Autumn Budget 2017: VAT threshold frozen at £85,000

The Chancellor of the Exchequer, Philip Hammond, has opted to freeze the UK’s threshold at which a small business must pay VAT on turnover, keeping thousands of small businesses out of the VAT system until 2020 at the least.

The existing VAT threshold is £85,000, the highest VAT threshold throughout the 35 member countries of the Organisation for Economic Co-operation and Development (OECD), with Germany operating a much lower threshold at €17,500, for example.

Ahead of today’s Autumn Budget 2017, the Office of Tax Simplification (OTS) undertook a thorough review of the UK’s VAT system, publishing a report that featured 23 recommendations on improving and reducing the complexities of the system; one of which included the potential lowering of the UK’s VAT threshold to £26,000, raising more funds for the Treasury.
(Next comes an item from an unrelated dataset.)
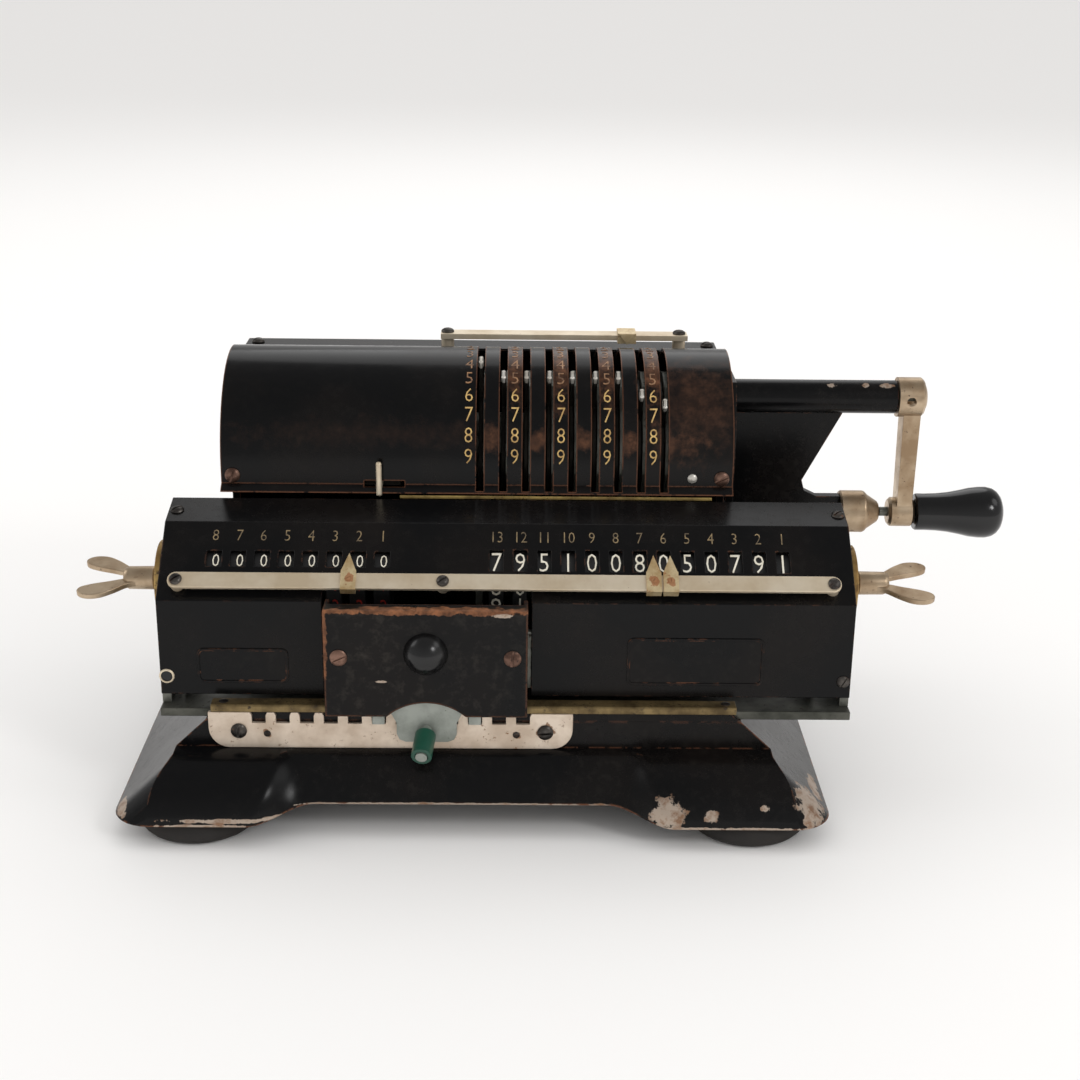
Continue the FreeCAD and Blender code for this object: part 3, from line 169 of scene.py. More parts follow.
class CalculatorSizes(bpy.types.PropertyGroup):
    cover_radius: bpy.props.FloatProperty(name="Cover radius",
                                          description="Outer radius of the drum cover, in mm",
                                          default=35.0, min=30.0, max=40.0)
    cover_sheet: bpy.props.FloatProperty(name="Cover sheet",
                                         description="Sheet thickness of the drum cover, in mm",
                                         default=1.3, min=0.8, max=2.0)
    slot_width: bpy.props.FloatProperty(name="Slot width", description="Width of a setting slot, in mm",
                                        default=2.7,
                                        min=2.0, max=4.0)
    slot_reach: bpy.props.FloatProperty(name="Slot reach",
                                        description="Radius out to which a slot is cut, in mm",
                                        default=37.9, min=37.0, max=38.2)
    cover_figure: bpy.props.FloatProperty(name="Cover figures",
                                          description="Height of the figures on the drum cover, in mm",
                                          default=5.2, min=3.0, max=7.0)
    label_figure: bpy.props.FloatProperty(name="Place figures",
                                          description="Height of the figures over the windows, in mm",
                                          default=4.1, min=2.0, max=6.0)
    wheel_radius: bpy.props.FloatProperty(name="Figure wheel", description="Radius of a figure wheel, in mm",
                                          default=12.5, min=10.0, max=14.0)
    screw_radius: bpy.props.FloatProperty(name="Screw head",
                                          description="Radius of a common screw head, in mm",
                                          default=2.3, min=1.0, max=4.0)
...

This idea was strongly criticised by the Association of Independent Professionals and the Self-Employed (IPSE), who claimed that lowering the VAT threshold would create short-term cash flow problems and long-term issues for small firms facing the stark decision of whether to raise prices or absorb VAT costs themselves; hampering business growth.

At today’s Autumn Budget 2017, the Chancellor noted the “cliff edge” of the UK’s VAT threshold and how it “disincentives business growth”, but confirmed that he would not be making any such changes to the threshold for the next two years at least.

“I am not minded to reduce the threshold but I will consult on it to see if it could be designed for better incentives,” added Hammond.

The Federation of Small Businesses (FSB) acknowledged Hammond’s decision as “good news” for the UK’s small business community, who will not face additional administrative burdens at a time when Making Tax Digital is on the verge of being introduced to digitise the country’s tax system.

Those small businesses and individuals with a turnover above the £85,000 VAT threshold will be required to keep digital records for VAT purposes from April 2019.